We made no comment or faces if someone asked to be excused before he finished his plate, or if he refused to eat one of the items on that plate - that decision was entirely up to him. That meant there would be no juice, no fruit, nothing but water available until the next meal... but if we weren’t hungry enough to finish our dinner, then that was a reasonable option to take.

I did make one adjunct rule: we could each choose three food items that would be exempted from the first rule – we either would never cook those items or we would offer an alternate item for substitution. Our son chose liver, tuna, and (clever boy) ‘spicy’.

Was it easy? Well, not for a week or so. We spent a day in graduated tantrums; we endured another week or so of watching our child stagger dramatically through the kitchen with his cheeks sucked in, whimpering that he was staaaaaaarving. We cheerfully replied that the next meal was in X number of hours, and if he finished what was on his plate at that point he could have seconds of whatever he liked and snacks between meals. Would he like some water now?

And for that week he tested our resolve – I think he maybe ate two ounces of food altogether. But we stayed firm. If he was able to climb to the ceiling on a mountain he’d single-handedly constructed of my aunt’s basement furniture in less than 5 minutes, he obviously wasn’t starving to death.

(I do recommend starting this program during a week when you don’t plan to have visitors, particularly doting grandmothers and aunties. They tend to be convinced by these amateur theatrics that your child is going to either die or be permanently scarred, and shoot powerful guilt-inducing rays at you through their eyes.)

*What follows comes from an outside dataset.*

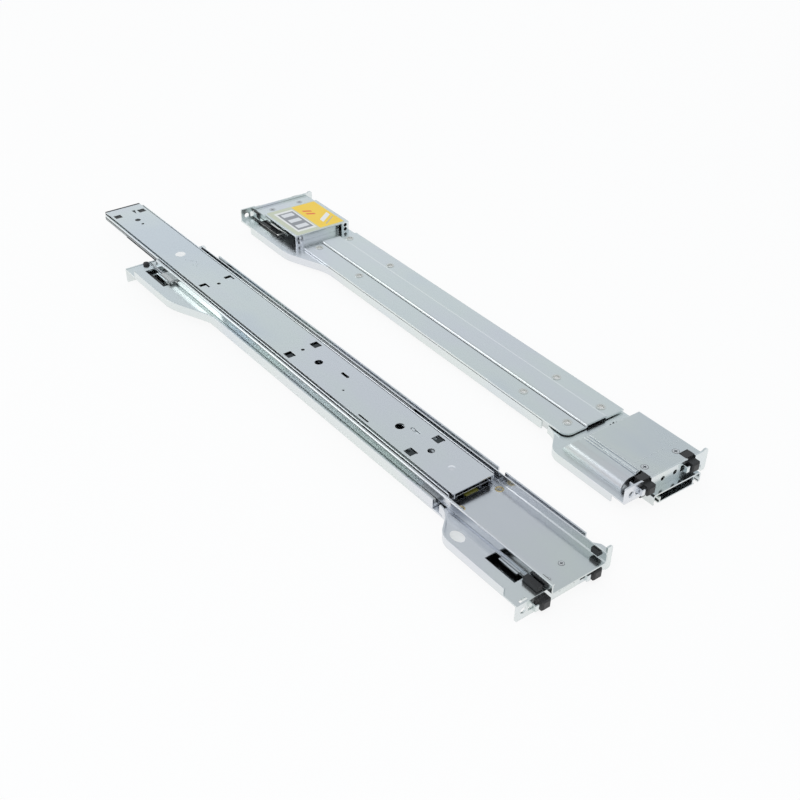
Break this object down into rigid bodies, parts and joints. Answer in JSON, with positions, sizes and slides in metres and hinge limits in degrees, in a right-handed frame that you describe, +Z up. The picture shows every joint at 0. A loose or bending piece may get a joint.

The upshot, though, is that after the rules were accepted as unchangeable, our kid became the world’s most adventurous eater. He’s had squid, raw oysters, skate (why is it that so many suspect foods come from the ocean?), all sorts of wild game, food from all over the world… any food that’s been offered, he’s been willing to try. And he likes most things. He’ll even eat tuna and ‘spicy’ now.

Still not real big on the liver, if it’s not in pâté form. I’m with him on that.

In the meantime, his friends are mostly resistant to eating new things, and many of them still have very limited diets. Sad. And a pain in the patoot to host at parties.

My point is that my kid has gained a lot (though not much weight) by being able to enjoy such a wide range of foodstuffs. We weren’t doing him any favors by allowing him to limit his own experience that way. Three year olds don’t have the experience to understand the ramifications of their decisions – that’s why they are raised by adults instead of by other three year olds.

Well, that and they need someone tall enough to reach the top shelves at Toys R Way 2 Expensive…


Blogger renee said...

I like that plan - food struggles with kids are so hard!

8:11 AM  
Blogger mE said...

Our lives were *so* much more peaceful after that!

My son is what the teachers like to call 'spirited' and what I like to call 'opinionated and stubborn as an Irish Mule'. Luckily he's always had an innate sense of Fairness, so as long as our explanations/rules made sense and he could see that it was applied evenhandedly, he would usually settle down and abide by it.

That mealtime rule and the 'Yes Trick' both made our lives so easy and peaceful that I became largely unaware of how difficult my child could be, until we had Parent/Teacher conferences.

I'd better do a bit on the Yes Trick! That'll be the next one (or maybe the one after the next, if I feel I have to do one on the Fabulous Susan or some other immediate Life Occurance).

9:56 AM  
Blogger Chris said...

Good for you! My friend Lisa's kids started out promisingly (eating very hot Thai food and enjoying it), but started to lose a little food flexibility when they started daycare. She's adopted a similar plan to yours, and swears by it.